Hmm, maybe I should think about writing the rest of that book.

If you’re interested in reading the sentences that the judges, in their wisdom, preferred to mine, you can find an archive of the winners and dishonorable mentions here: https://www.bulwer-lytton.com/winners

Souvenirs and Memories

by Janis Patterson

As most of you know, I just returned from several weeks in Egypt and Jordan. Fascinating… and exhausting, but I’m covering that in the Trip Diary that will be on my website. What I’m going to talk about now is souvenirs. Souvenirs are something to remind you of what you did/saw… or to take home to friends and family so they will know where you went and what you did.


The Husband and I quit the souvenir train a long time ago – mostly. He always buys a few postcards and I usually pick up something small, like a refrigerator magnet. (Though I did buy a spectacular gold-embroidered dress in Cairo – have no idea where I will wear it in the foreseeable future, but I do know I couldn’t have left without out it.)


Back to souvenirs. Whether for us or for others ‘small’ is the operative word. We always try to travel light, especially on a ‘rough’ trip like this one, so space is limited. Plus, one must consider the egregious baggage charges the airlines are extorting from us. No space, no extra charges = small. Very small.

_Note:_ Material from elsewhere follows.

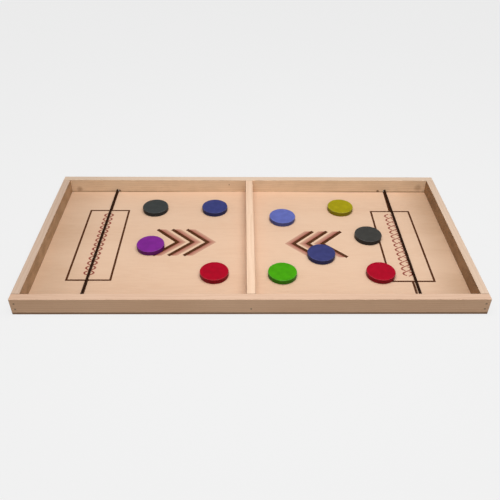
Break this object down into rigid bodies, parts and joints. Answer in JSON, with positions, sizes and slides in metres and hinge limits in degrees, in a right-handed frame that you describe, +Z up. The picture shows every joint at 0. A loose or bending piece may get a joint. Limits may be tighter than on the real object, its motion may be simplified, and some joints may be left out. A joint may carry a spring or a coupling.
{
  "type": "sling puck board",
  "caption": "Shallow wooden tray game: a centre divider with a low gate, an elastic sling across each end, and loose coloured disc pucks that are shot through the gate.",
  "frame": {"origin": "middle of the underside, on the table", "axes": "+X along the board from the left half to the right half, +Y from the front rail to the back rail, +Z up from the table"},
  "size_m": [0.61, 0.305, 0.025],
  "materials": {
    "floor_wood": "smooth pale veneer, clear satin lacquer",
    "rail_wood": "planed pale softwood, clear satin lacquer",
    "nail_steel": "dull brads",
    "elastic": "black braided elastic cord",
    "puck_slate_paint": "wooden disc, satin paint",
    "puck_blue_paint": "wooden disc, satin paint",
    "puck_purple_paint": "wooden disc, satin paint",
    "puck_red_left_paint": "wooden disc, satin paint",
    "puck_periwinkle_paint": "wooden disc, satin paint",
    "puck_olive_paint": "wooden disc, satin paint",
    "puck_charcoal_paint": "wooden disc, satin paint",
    "puck_navy_paint": "wooden disc, satin paint",
    "puck_green_paint": "wooden disc, satin paint",
    "puck_red_right_paint": "wooden disc, satin paint"
  },
  "bodies": {
    "board": {"base_panel": "floor_wood", "front_rail": "rail_wood", "back_rail": "rail_wood", "left_rail": "rail_wood", "right_rail": "rail_wood", "centre_divider": "rail_wood", "corner_nails": "nail_steel", "divider_nails": "nail_steel", "base_nails": "nail_steel", "left_sling_knots": "elastic", "right_sling_knots": "elastic"},
    "left_sling": {"left_sling_cord": "elastic"},
    "right_sling": {"right_sling_cord": "elastic"},
    "puck_slate": {"puck_slate": "puck_slate_paint"},
    "puck_blue": {"puck_blue": "puck_blue_paint"},
    "puck_purple": {"puck_purple": "puck_purple_paint"},
    "puck_red_left": {"puck_red_left": "puck_red_left_paint"},
    "puck_periwinkle": {"puck_periwinkle": "puck_periwinkle_paint"},
    "puck_olive": {"puck_olive": "puck_olive_paint"},
    "puck_charcoal": {"puck_charcoal": "puck_charcoal_paint"},
    "puck_navy": {"puck_navy": "puck_navy_paint"},
    "puck_green": {"puck_green": "puck_green_paint"},
    "puck_red_right": {"puck_red_right": "puck_red_right_paint"}
  },
  "joints": [
    {"name": "left_sling_draw", "type": "slide", "parent": "board", "child": "left_sling", "axis": [-1, 0, 0], "range_m": [0, 0.066], "stiffness_N_per_m": 60, "deforming": ["left_sling_cord"]},
    {"name": "right_sling_draw", "type": "slide", "parent": "board", "child": "right_sling", "axis": [1, 0, 0], "range_m": [0, 0.066], "stiffness_N_per_m": 60, "deforming": ["right_sling_cord"]},
    {"name": "puck_slate_slide", "type": "slide", "parent": "board", "child": "puck_slate", "axis": [1, 0, 0], "range_m": [-0.0484, 0.0534]},
    {"name": "puck_blue_slide", "type": "slide", "parent": "board", "child": "puck_blue", "axis": [1, 0, 0], "range_m": [-0.0534, 0.029]},
    {"name": "puck_purple_slide", "type": "slide", "parent": "board", "child": "puck_purple", "axis": [0.9954, 0.0961, 0], "range_m": [-0.0526, 0.2818]},
    {"name": "puck_red_left_slide", "type": "slide", "parent": "board", "child": "puck_red_left", "axis": [1, 0, 0], "range_m": [-0.1474, 0.024]},
    {"name": "puck_periwinkle_slide", "type": "slide", "parent": "board", "child": "puck_periwinkle", "axis": [-1, 0, 0], "range_m": [-0.0646, 0.025]},
    {"name": "puck_olive_slide", "type": "slide", "parent": "board", "child": "puck_olive", "axis": [-1, 0, 0], "range_m": [-0.0585, 0.0646]},
    {"name": "puck_charcoal_slide", "type": "slide", "parent": "board", "child": "puck_charcoal", "axis": [-0.9981, -0.062, 0], "range_m": [-0.0266, 0.2817]},
    {"name": "puck_navy_slide", "type": "slide", "parent": "board", "child": "puck_navy", "axis": [-1, 0, 0], "range_m": [-0.1015, 0.076]},
    {"name": "puck_green_slide", "type": "slide", "parent": "board", "child": "puck_green", "axis": [-1, 0, 0], "range_m": [-0.0954, 0.018]},
    {"name": "puck_red_right_slide", "type": "slide", "parent": "board", "child": "puck_red_right", "axis": [-1, 0, 0], "range_m": [-0.0235, 0.0954]}
  ]
}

But… as pleasant as little trinkets can be, they are not necessary to life. All they really do is stimulate our memories and feelings of pleasant or adventuresome times, and we can call forth those memories on our own, because what is really important is the memory – not the trinket purchased there, though the trinkets are nice to have.


To drag this post to the business of writing, in a not-too-unusual way a well-crafted story is a souvenir – a memory that you might have not had yet, but once the story is read it stays with you forever. How many of us have favorite scenes, favorite stories, that always evoke a reaction within us? Isn’t that like how a souvenir can in the blink of a memory bring back sights and sounds and actions previously experienced? Just because it is not brightly colored or even physical doesn’t mean that it isn’t a sort of souvenir… an encapsulated memory.


That means I can forget small. I live in a house with four libraries, each simply bulging with books, most of which I have read. I can pick up almost any one of them and suddenly there is a memory, a feeling inspired by something in that book. A souvenir of a life – an event – a something that I might or might not have experienced in the flesh, but which still arouses not only a memory but an emotion in me… just like when I pick up the embroidered shawl my husband bought for me in a small shop in Petra, or the tiny terra cotta Mayan figure I found in Mexico, or… I could go on and on. Like you and probably everyone else on the planet I have more souvenirs and more memories than I can handle.


So… when you are writing your books, remember that you are not only creating a story, you are creating a souvenir of a life the reader never lived.

Time Available, Plus

My cousin has a catchphrase about stuff. She opines that one’s stuff expands to fit the space available, plus two boxes.

My variation on that theme is this: The number of tasks demanding my attention expands to fit the time available, plus five or six more tasks, all with screaming deadlines, taking up line after line on my to-do list.

Yes, I keep a to-do list. It’s satisfying to check off those items. But I keep adding more, until the page is covered with scribbles, some of them in the margins, and hand-drawn stars indicating the urgency. Oh, the tasks that make their way onto that list—and get in the way of writing. There are so many.

I retired from my day job more than a decade ago. I figured I would have more time to write. Not unlimited, never that. But more. Hah! Like that worked.

“I don’t know how I got anything done before I retired.” When I was working full time, I used to hear people say that. After I retired, I was the one saying it. However, I do know how I got things done. I didn’t sleep—much. During those last few years, what with the day job and the commute, I got up at 4 AM so I could write before making that rush-hour drive to my office. Once I retired, sleeping in past 6 AM was pure joy. So is reading my morning newspaper in the morning, a mug of coffee beside me, instead of catching a few pages while eating lunch at my desk.

It’s amazing what crops up to fill the time. Tasks, some pleasant, some routine and necessary. I need to clean my home from time to time, because I like to walk through the rooms without tripping over the clutter. In the spring and summer, I look at the proliferation of weeds in my garden, thinking I’d better haul on the gloves and deal with them.

Exercise is a desirable routine. I have a weekly tai chi session that has been good for me. And walks. Because you never know, I might work my way through that thorny plot issue while walking along the beach near my home.

Errands, always errands. Grocery shopping for me. Stocking up on cat food for my four-pawed furballs. Library visits, to pick up or take back books. Visits to the doctor or dentist. And those trips that are good for the soul, such as meeting a good friend for lunch or coffee, always with plenty of conversation. Or an outing to a museum or the theatre.

I treasure those days when my dance card isn’t crowded, just my morning session with the newspaper, a walk (if the weather permits), and the rest of the day spent in front of the computer, writing and polishing my work in progress. That is so satisfying. But lately, things are getting in the way. I’m thinking of that daylight-savings-time mantra: “Spring forward, fall back.” The term “fall back” makes me think about falling behind. I have certainly felt that way over the past two years, when family and personal issues got in the way of writing.

The tasks are always expanding to fill up the to-do list. That’s always going to be the case, I suspect. One issue gets taken care of, and then another crops up to take its place. And always, things that get in the way of writing, if I let them.

So on to checking off one more thing on the to-do list: this month’s blog!